GoogleCloudPlatform / ai-on-gke

AI on GKE is a collection of examples, best-practices, and prebuilt solutions to help build, deploy, and scale AI Platforms on Google Kubernetes Engine
Apache License 2.0
194 stars 143 forks source link

RAG Application - release-1.1 - Failing running Terraform #649

Open vmasilva opened 2 months ago

vmasilva commented 2 months ago

Terraform apply fails.

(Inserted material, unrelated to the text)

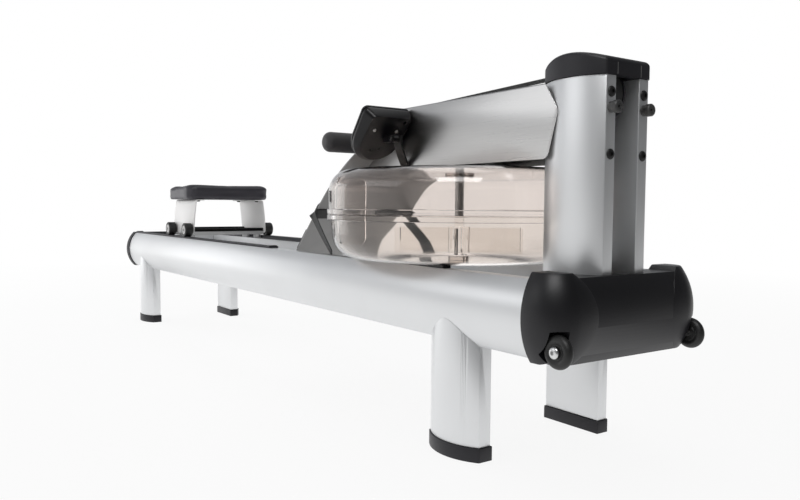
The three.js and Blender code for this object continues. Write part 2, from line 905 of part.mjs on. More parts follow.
// One end of the shroud: side and front bulge alike and meet in a rounded corner.
function lobeGeometry(inset, rear) {
  const rings = [];
  const bottom = lobeBottom + inset;
  const top = lobeTop - inset;
  for (let i = 0; i <= bulgeSteps; i += 1) {
    const z = bottom + ((top - bottom) * i) / bulgeSteps;
    const out = bulgeAt(z, lobeBottom, lobeTop, lobeBulge) - inset;
    const side = railOuter + shroudProud + out;
    const front = shroudFront + out;
    const corner = lobeCorner + out;
    const ring = [
      new THREE.Vector3(rear, lobeInnerRear + inset, z),
      new THREE.Vector3(front - lobeSink, lobeInnerFront + inset, z),
    ];
    for (let j = 0; j <= cornerSteps; j += 1) {
      const angle = (Math.PI / 2) * (j / cornerSteps);
      ring.push(new THREE.Vector3(
        front - corner + corner * Math.cos(angle),
        side - corner + corner * Math.sin(angle),
        z,
      ));
    }
    ring.push(new THREE.Vector3(rear, side, z));
    rings.push(ring);
  }
  return skin(rings);
}

function barGeometry(inset, rear) {
  const rings = [];
  const reach = barReach + 2 * inset;
  const bottom = barBottom + inset;
  const top = barTop - inset;
  for (let i = 0; i <= bulgeSteps; i += 1) {
    const z = bottom + ((top - bottom) * i) / bulgeSteps;
    const front = shroudFront + bulgeAt(z, barBottom, barTop, barBulge) - inset;
    rings.push([
      new THREE.Vector3(rear, -reach, z),
      new THREE.Vector3(front, -reach, z),
      new THREE.Vector3(front, reach, z),
      new THREE.Vector3(rear, reach, z),
    ]);
  }
  return skin(rings);
}

function shroudGeometry() {
  const pieces = (inset, rear) => {
    const lobe = lobeGeometry(inset, rear);
    return fuse(lobe, mirrored(lobe), barGeometry(inset, rear));
  };
  const outer = pieces(0, shroudRear);
  const hollow = pieces(shroudWall, shroudRear - overrun);
  const far = shroudFront + lobeBulge + overrun;
  const wide = railOuter + shroudProud + lobeBulge + overrun;
  const pocketRear = truckX - truckRadius - pocketGap;
  // The hollow keeps clear of a box round each wheel pocket, which leaves the pocket its walls.
  const housing = block(
    pocketRear - pocketWall,
    far,
    pocketInner - pocketWall,
    wide,
    lobeBottom - overrun,
    pocketCeiling + pocketWall,
  );
  const pocket = fuse(
    block(truckX, far, pocketInner, wide, lobeBottom - overrun, pocketCeiling),
    pushY(roundedRectangle(
      pocketRear,
      truckX + truckRadius,
      lobeBottom - 2 * truckRadius,
      pocketCeiling,
      truckRadius,
    ), (pocketInner + wide) / 2, wide - pocketInner),
  );
  const boltHole = rod(truckBoltRadius + seatGap, pocketInner - truckBoltRoot - seatGap, wide)
    .translate(truckX, 0, truckZ);
  // The posts stand in a notch in the shroud's top.
  const notch = pushZ(new THREE.Shape(capOutline(seatGap)), barBottom + barBulge, lobeTop);
  return cut(
    outer,
    cut(hollow, housing, mirrored(housing)),
    pocket,
    mirrored(pocket),
    boltHole,
    mirrored(boltHole),
    notch,
  );
}

addPart('front_shroud', shroudGeometry(), blackPlastic);

// Transport wheels and their bolts

function truckWheelGeometry() {
  const half = truckWidth / 2;
  const hub = truckRadius * truckHubShare;
  const profile = [[truckBore, -half]];
  profile.push([hub, -half]);
  for (let i = 0; i <= cornerSteps * 2; i += 1) {
    const angle = Math.PI * (i / (cornerSteps * 2) - 0.5);
    profile.push([truckRadius - truckTread + truckTread * Math.cos(angle), half * Math.sin(angle)]);
  }
  profile.push([hub, half], [truckBore, half], [truckBore, -half]);
  return turnedY(profile, wheelSteps).translate(truckX, truckY, truckZ);
}

function truckBoltGeometry() {
  const root = pocketInner - truckBoltRoot;
  const seat = truckY + truckWidth / 2 + runGap;
  const end = seat + truckBoltHeadLength;
  const bolt = turnedY([
    [0, root],
    [truckBoltRadius, root],
    [truckBoltRadius, seat],
    [truckBoltHead, seat],
    [truckBoltHead, end - truckBoltHeadLength / 3],
    [truckBoltHead - truckBoltHeadLength / 3, end],
    [0, end],
  ], smallRoundSteps);
  const socket = rod(truckBoltSocket, end - truckBoltSocket, end + overrun, 6);
  return cut(bolt, socket).translate(truckX, 0, truckZ);
}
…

When runnint terraform apply, it fails deploying Kubernetes.

Used Branch: release-1.1

Logs:

module.inference-server.kubernetes_deployment.inference_deployment: Still creating... [29m51s elapsed]
╷
│ Warning: "default_secret_name" is no longer applicable for Kubernetes v1.24.0 and above
│ 
│   with module.frontend.module.frontend-workload-identity.kubernetes_service_account.main[0],
│   on .terraform/modules/frontend.frontend-workload-identity/modules/workload-identity/main.tf line 51, in resource "kubernetes_service_account" "main":
│   51: resource "kubernetes_service_account" "main" {
│ 
│ Starting from version 1.24.0 Kubernetes does not automatically generate a token for service accounts, in this case, "default_secret_name" will be empty
│ 
│ (and 2 more similar warnings elsewhere)
╵
╷
│ Error: Waiting for rollout to finish: 3 replicas wanted; 2 replicas Ready
│ 
│   with module.frontend.kubernetes_deployment.rag_frontend_deployment,
│   on frontend/main.tf line 85, in resource "kubernetes_deployment" "rag_frontend_deployment":
│   85: resource "kubernetes_deployment" "rag_frontend_deployment" {
│ 
╵
╷
│ Error: Waiting for rollout to finish: 1 replicas wanted; 0 replicas Ready
│ 
│   with module.inference-server.kubernetes_deployment.inference_deployment,
│   on ../../tutorials-and-examples/hf-tgi/main.tf line 49, in resource "kubernetes_deployment" "inference_deployment":
│   49: resource "kubernetes_deployment" "inference_deployment" {`

Note: I deployed with default configuration., The only change was that I am deploying without GPU

file: main.tf (line: 79)
  enable_gpu         = false

Can someone help me troobleshotting?

jsoohoo-google commented 2 months ago

@vmasilva can you please share the TF cluster configuration you are using?

Note we recommend to run with GPUs for performance.

(We have also done a few fixes in 1.1.2, but I don't believe they would have directly addressed your issue.)